◆ Data block
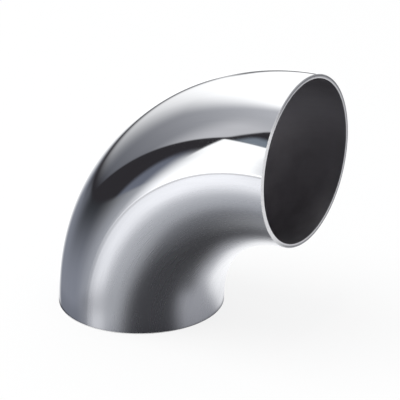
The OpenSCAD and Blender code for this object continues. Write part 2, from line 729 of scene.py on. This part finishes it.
def tentTone(graph, spec):
    x, y, z = graph.place(spec["middle"])
    forward, side = towards(spec["facing"], 0), towards(spec["facing"] + 90, 0)
    turned = graph.maths("ARCTAN2", x * side.x + y * side.y, x * forward.x + y * forward.y)
    azimuth = spec["facing"] + turned * (180 / pi)
    height = graph.maths("ARCTAN2", z, graph.length(x, y)) * (180 / pi)

    def across(name, value=azimuth):
        return graph.window(value, spec["across"][name])

    def up(name, value=height):
        return graph.window(value, spec["up"][name])

    def lay(tone, share, name):
        return graph.mixColours(share, tone, spec[name])

    # what a slanting line gains above a start
    def gain(value, start, slope):
        return graph.maths("MAXIMUM", value - start, 0.0) * slope

    # grey sheet on the left, brighter beside the softbox, with the white wall behind it
    tone = graph.mixColours(height / spec["sheetRise"], spec["sheetLow"], spec["sheetHigh"])
    tone = lay(tone, across("sheetBright") * up("sheetBright"), "sheetBright")
    wallFrom = spec["wallFrom"] + gain(height, *spec["wallLean"])
    wallTo = height * spec["wallTilt"] + spec["wallTo"]
    tone = lay(tone, graph.fade(azimuth, wallFrom, wallTo), "white")

    # right-hand wall and the dark room behind the camera
    tone = lay(tone, across("wallRight"), "wallRight")
    room = graph.maths("MAXIMUM", across("roomRight"), across("roomLeft"))
    tone = lay(tone, room, "room")

    # black flag under the sheet's slanting edge, then its narrow part beside the sheet
    part = (azimuth - spec["flagFrom"]) / spec["flagWidth"]
    top = part * spec["flagRise"] - part * part * spec["flagBow"] + spec["flagLift"]
    tone = lay(tone, graph.fade(height - top, *spec["flagSoft"]) * across("flag"), "black")
    past = azimuth - spec["stripeFrom"] - (height - spec["stripeFoot"]) * spec["stripeLean"]
    beside = graph.fade(past, *spec["stripeSoft"]) * up("stripe") * across("stripe")
    below = graph.fade(past, *spec["wedgeSoft"]) * up("wedge")
    stripe = graph.mixColours(below, spec["black"], spec["wedge"])
    tone = graph.mixColours(beside, tone, stripe)

    # key softbox; its lower left edge is soft, with a bluish half shade before it
    low = up("boxLow")
    leaning = azimuth - height * spec["shadeLean"]
    tone = lay(tone, across("boxShade", leaning) * low * up("boxShade"), "boxShade")
    left = graph.mixNumbers(low, across("boxUpper"), across("boxLower"))
    tone = lay(tone, left * up("boxTop") * across("boxEnd"), "white")

    # white ceiling
    tone = lay(tone, up("ceiling"), "ceiling")

    # dark line where the wall meets the floor, which climbs towards the back
    climb = graph.maths("MAXIMUM", spec["lineTurn"] - azimuth, 0.0) * spec["lineClimb"]
    level = height + spec["lineDepth"] - climb
    line = graph.fade(abs(level), spec["lineHalf"], 0.0) ** 2 * across("line")
    dark = graph.mixColours(across("lineBlack"), spec["skirting"], spec["black"])
    tone = graph.mixColours(line, tone, dark)

    # the floor, by the direction in which it is seen: first as far as 50 degrees down
    ground = graph.mixColours(across("floorFar") * up("floorFar"), spec["floorNear"],
                              spec["floorFar"])
    pale = azimuth + graph.maths("MINIMUM", height - spec["paleFrom"], 0.0) * spec["paleLean"]
    ground = lay(ground, across("floorPale", pale), "floorPale")
    right = azimuth - gain(height, *spec["rightLean"])
    ground = lay(ground, across("floorRight", right), "floorRight")
    ground = lay(ground, across("floorFront"), "floorFront")
    ground = lay(ground, across("floorGlare") * up("floorGlare"), "floorGlare")

    # then steeper down, round the foot of the elbow, where the floor's shade is painted in as
    # darker tones
    foot = graph.mixColours(across("footBright"), spec["footSide"], spec["footBright"])
    foot = lay(foot, across("footFront"), "footFront")
    foot = lay(foot, across("footBehind"), "footBehind")
    foot = lay(foot, across("footRight"), "footSide")
    depth = height - across("raisedBehind") * spec["raiseBehind"] \
        - across("raisedFront") * spec["raiseFront"]
    ground = graph.mixColours(up("foot", depth), ground, foot)
    front = graph.maths("MAXIMUM", across("frontRight"), across("frontLeft"))
    ground = lay(ground, front, "room")
    ground = lay(ground, up("under"), "under")
    tone = graph.mixColours(graph.fade(level, *spec["groundSoft"]), tone, ground)

    # the dark line's lower half, and its end right behind the elbow, where it drops again
    lineFoot = graph.window(level, spec["lineFootSoft"]) * across("lineFoot")
    tone = graph.mixColours(lineFoot * spec["lineFootShare"], tone, dark)
    drop = height - spec["endHeight"] - (azimuth - spec["endFrom"]) * spec["endClimb"]
    lineEnd = graph.fade(abs(drop), spec["endHalf"], 0) * across("lineEnd")
    return lay(tone, lineEnd, "skirting")


def makeTent(spec):
    material, graph = newMaterial("studioTent")
    glow = graph.add("Emission", feeds={"Color": tentTone(graph, spec), "Strength": 1.0})
    graph.add("OutputMaterial", feeds={"Surface": glow})
    material.cycles.emission_sampling = "NONE"
    mesh = bmesh.new()
    bmesh.ops.create_icosphere(mesh, subdivisions=4, radius=spec["radius"] * mm,
                               matrix=Matrix.Translation(Vector(spec["middle"]) * mm))
    surround = newPiece("studioTent", mesh, [material])
    showInMetalOnly(surround)


makeTent(tent)
print("studio built")

scene.view_settings.view_transform = "Standard"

◆ Requirement
Return each line of the data exactly as written above.

◆ The response
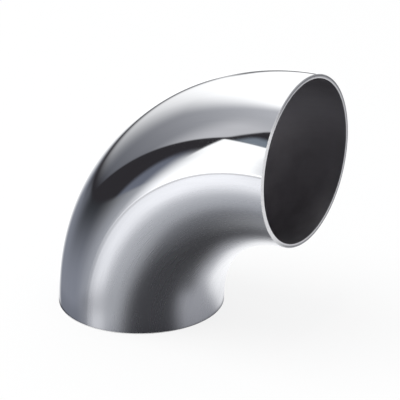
The OpenSCAD and Blender code for this object continues. Write part 2, from line 729 of scene.py on. This part finishes it.
def tentTone(graph, spec):
    x, y, z = graph.place(spec["middle"])
    forward, side = towards(spec["facing"], 0), towards(spec["facing"] + 90, 0)
    turned = graph.maths("ARCTAN2", x * side.x + y * side.y, x * forward.x + y * forward.y)
    azimuth = spec["facing"] + turned * (180 / pi)
    height = graph.maths("ARCTAN2", z, graph.length(x, y)) * (180 / pi)

    def across(name, value=azimuth):
        return graph.window(value, spec["across"][name])

    def up(name, value=height):
        return graph.window(value, spec["up"][name])

    def lay(tone, share, name):
        return graph.mixColours(share, tone, spec[name])

    # what a slanting line gains above a start
    def gain(value, start, slope):
        return graph.maths("MAXIMUM", value - start, 0.0) * slope

    # grey sheet on the left, brighter beside the softbox, with the white wall behind it
    tone = graph.mixColours(height / spec["sheetRise"], spec["sheetLow"], spec["sheetHigh"])
    tone = lay(tone, across("sheetBright") * up("sheetBright"), "sheetBright")
    wallFrom = spec["wallFrom"] + gain(height, *spec["wallLean"])
    wallTo = height * spec["wallTilt"] + spec["wallTo"]
    tone = lay(tone, graph.fade(azimuth, wallFrom, wallTo), "white")

    # right-hand wall and the dark room behind the camera
    tone = lay(tone, across("wallRight"), "wallRight")
    room = graph.maths("MAXIMUM", across("roomRight"), across("roomLeft"))
    tone = lay(tone, room, "room")

    # black flag under the sheet's slanting edge, then its narrow part beside the sheet
    part = (azimuth - spec["flagFrom"]) / spec["flagWidth"]
    top = part * spec["flagRise"] - part * part * spec["flagBow"] + spec["flagLift"]
    tone = lay(tone, graph.fade(height - top, *spec["flagSoft"]) * across("flag"), "black")
    past = azimuth - spec["stripeFrom"] - (height - spec["stripeFoot"]) * spec["stripeLean"]
    beside = graph.fade(past, *spec["stripeSoft"]) * up("stripe") * across("stripe")
    below = graph.fade(past, *spec["wedgeSoft"]) * up("wedge")
    stripe = graph.mixColours(below, spec["black"], spec["wedge"])
    tone = graph.mixColours(beside, tone, stripe)

    # key softbox; its lower left edge is soft, with a bluish half shade before it
    low = up("boxLow")
    leaning = azimuth - height * spec["shadeLean"]
    tone = lay(tone, across("boxShade", leaning) * low * up("boxShade"), "boxShade")
    left = graph.mixNumbers(low, across("boxUpper"), across("boxLower"))
    tone = lay(tone, left * up("boxTop") * across("boxEnd"), "white")

    # white ceiling
    tone = lay(tone, up("ceiling"), "ceiling")

    # dark line where the wall meets the floor, which climbs towards the back
    climb = graph.maths("MAXIMUM", spec["lineTurn"] - azimuth, 0.0) * spec["lineClimb"]
    level = height + spec["lineDepth"] - climb
    line = graph.fade(abs(level), spec["lineHalf"], 0.0) ** 2 * across("line")
    dark = graph.mixColours(across("lineBlack"), spec["skirting"], spec["black"])
    tone = graph.mixColours(line, tone, dark)

    # the floor, by the direction in which it is seen: first as far as 50 degrees down
    ground = graph.mixColours(across("floorFar") * up("floorFar"), spec["floorNear"],
                              spec["floorFar"])
    pale = azimuth + graph.maths("MINIMUM", height - spec["paleFrom"], 0.0) * spec["paleLean"]
    ground = lay(ground, across("floorPale", pale), "floorPale")
    right = azimuth - gain(height, *spec["rightLean"])
    ground = lay(ground, across("floorRight", right), "floorRight")
    ground = lay(ground, across("floorFront"), "floorFront")
    ground = lay(ground, across("floorGlare") * up("floorGlare"), "floorGlare")

    # then steeper down, round the foot of the elbow, where the floor's shade is painted in as
    # darker tones
    foot = graph.mixColours(across("footBright"), spec["footSide"], spec["footBright"])
    foot = lay(foot, across("footFront"), "footFront")
    foot = lay(foot, across("footBehind"), "footBehind")
    foot = lay(foot, across("footRight"), "footSide")
    depth = height - across("raisedBehind") * spec["raiseBehind"] \
        - across("raisedFront") * spec["raiseFront"]
    ground = graph.mixColours(up("foot", depth), ground, foot)
    front = graph.maths("MAXIMUM", across("frontRight"), across("frontLeft"))
    ground = lay(ground, front, "room")
    ground = lay(ground, up("under"), "under")
    tone = graph.mixColours(graph.fade(level, *spec["groundSoft"]), tone, ground)

    # the dark line's lower half, and its end right behind the elbow, where it drops again
    lineFoot = graph.window(level, spec["lineFootSoft"]) * across("lineFoot")
    tone = graph.mixColours(lineFoot * spec["lineFootShare"], tone, dark)
    drop = height - spec["endHeight"] - (azimuth - spec["endFrom"]) * spec["endClimb"]
    lineEnd = graph.fade(abs(drop), spec["endHalf"], 0) * across("lineEnd")
    return lay(tone, lineEnd, "skirting")


def makeTent(spec):
    material, graph = newMaterial("studioTent")
    glow = graph.add("Emission", feeds={"Color": tentTone(graph, spec), "Strength": 1.0})
    graph.add("OutputMaterial", feeds={"Surface": glow})
    material.cycles.emission_sampling = "NONE"
    mesh = bmesh.new()
    bmesh.ops.create_icosphere(mesh, subdivisions=4, radius=spec["radius"] * mm,
                               matrix=Matrix.Translation(Vector(spec["middle"]) * mm))
    surround = newPiece("studioTent", mesh, [material])
    showInMetalOnly(surround)


makeTent(tent)
print("studio built")

scene.view_settings.view_transform = "Standard"